Any food that kids can actively play with has a good chance of catching their attention. For example, Oscar Mayer's Lunchables build-your-own-pizza variety lured minors with the activity of building towers of snacks.

Other ways a brand can add intrinsic fun: changing color or shape. Oreos Magic Dunkers change a glass of milk blue when they're dunked, and Cheetos Mystery Colorz actually turn tongues green or blue when eaten. The food's shape also can spark imagination for kids and allow the food to become a source of entertainment. Cheetos Whirlz' pinwheel-like shape with a hole in the center inspired youngsters to use the snack as a ring, look through it like a peephole or throw it like a Ninja star.

By linking with an already-fun property, breakfast cereals, fast-food kids' meals and many other products move up the funtinuum. The partnerships allow the foods to remain interesting to children, and the partner properties get to address their audience in a new way.

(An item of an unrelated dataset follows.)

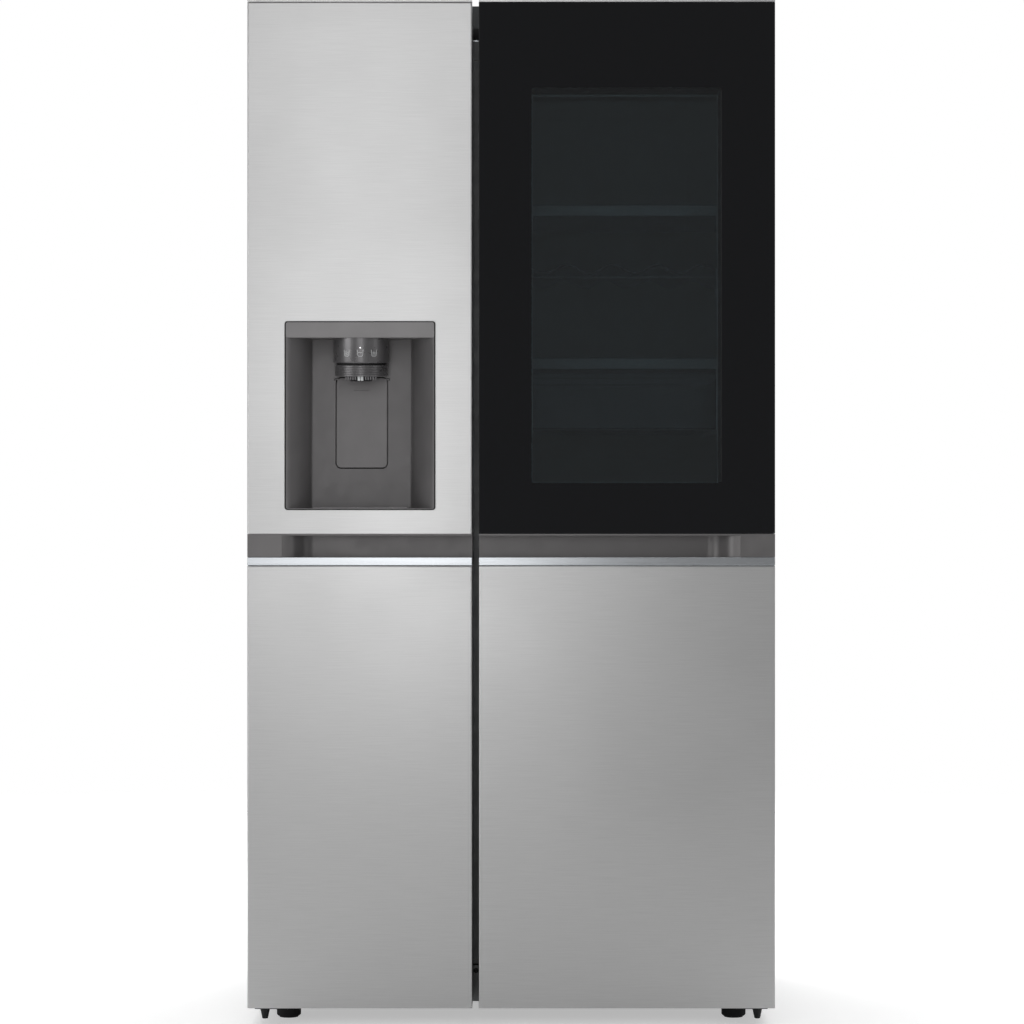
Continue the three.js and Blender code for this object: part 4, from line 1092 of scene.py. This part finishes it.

Some products combine the two. Dreyer's Ice Cream (known as Edy's Grand Ice Cream east of the Rockies) combines extrinsic and intrinsic fun. Dreyer's promotional flavors have included Godzilla Vanilla, tied to the release of Godzilla; Infinity Divinity, linked with Toy Story 2; and Dalmatian Sensation, in which you could find roughly 102 Dalmatians.

The Bottom Line

Expect the funtinuum trend to continue—more tubes, more unexpected colors, more stack-your-own, more kid-friendly packaging, and more permanent partnerships between food companies and kid properties.

When it comes to marketing to children, food companies often lead the way, but other categories are quick to follow. Today, hotel, airline and automobile marketers adjust their products and promotions to meet the needs of kids. Take advantage of the trend by pushing products up the funtinuum. Don't just make a small version of an adult food. Reinvent it to include the kind of fun that appeals to the youngsters in your target audience.